The same is true when hanging ceilings. Sometimes drywall hangers will use cardboard or pressboard shims to bring their board to an even height (especially when the framers did not get their studs or joists straight). Box Beam Levels, Laser Levels, Drywall Shims, Plum Bobs are all tools that can help you get straight walls that are prepped for taping.

A lot of people think that the hanging process is much easier than the taping and finishing, and will hang their own board, or send a seperate hanging crew in before the tapers. Homeowners can sometimes cause more trouble than its worth doing their own hang job. If not done with skill and precision, a poorly hung job can add considerable time to the taping and finishing job to the point where rehanging is a better option than leaving status quoe.

Choosing a Drywall Contractor

Finding a drywall contractor is pretty easy these days. Just jump on the computer or pick up a telephone book and youll soon find a sea of them. Choosing one is a bit more difficult. A specialty drywall tool store, or drywall supply yard will generally have the best line on a drywall contractor.

After all, they work with drywall contractors just about every day or before every job and get to them on a professional and often personal level.

Questions to ask

1. How long have you been in business?

2. Are you licensed, bonded and insured?

3. Do you have your own crew or do you subcontract the work?

4. When can you start, and when will you finish?

5. How do collect payment and what is your payment schedule?

6. Will you require a permit to do my job?

7. Can you provide references?

8. What kind of tools will you be using on all phases (hang, tape, finish, and texture)?

9. Will you be cleaning up every day, and how much mess can I expect?

10. Do you provide a written estimate and contract?

11. Do you have sample photos of your work?

The drywall contractor that is prepared for this line of question will welcome it. Be skeptical of the contractor that avoids or skims over any of these basic questions.

A good drywall contractor loves to show off their work, and will typically have a list of project photos and customer referrals. These days, the real good ones should have a facebook site or even a youtube channel to exhibit their drywall projects.

Its not a bad idea to check with the Better Business Bureau or follow up on the contractors license to look for claims. The results may not necessarily define a good or bad drywaller, but they may shed some light on the past and help you make your decision.

Never rule out the feeling you get when you meet a contractor for the first time. If you feel sketched out, there is probably a reason for it. Lets face it, anyone can pick up a mud pan and taping knife and proclaim themselves a drywaller, but you should get a gut feeling about their professionalism right away.

Drywall Pricing

Drywall pricing is different in every region. Costs fluctuate based on material pricing and cost of living. Some parts of the country are just down right cheaper to do business. As a general rule of thumb, drywall is usually priced by the board foot finished, time and materials, or a flat price bid.

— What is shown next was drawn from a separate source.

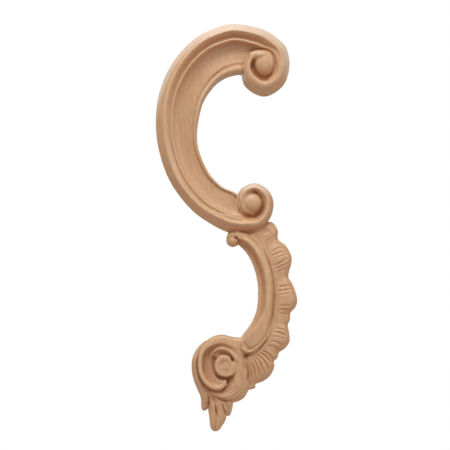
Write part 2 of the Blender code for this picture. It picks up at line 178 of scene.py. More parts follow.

Regardless of how you are quoted, be sure to get a written estimate and make sure you have a clear understanding of what you are getting. Make sure that you know if you are paying for materials, or if they are included. Never pay for work upfront, but understand that a deposit for materials and labor may be required by even the most trust worthy contractors. After all, they will be required to front all the costs themselves without any deposit.

A deposit ensures your commitment and can ensure that the contractor shows up with the people needed to finish your job.

In certain cases, a well established contractor will not bill until the end of the job when all work is done. This is not the norm. Be prepared to spend somewhere around $1.00 per board foot at the height of pricing and $.40 at the rock bottom.

Remember, you often get what you pay.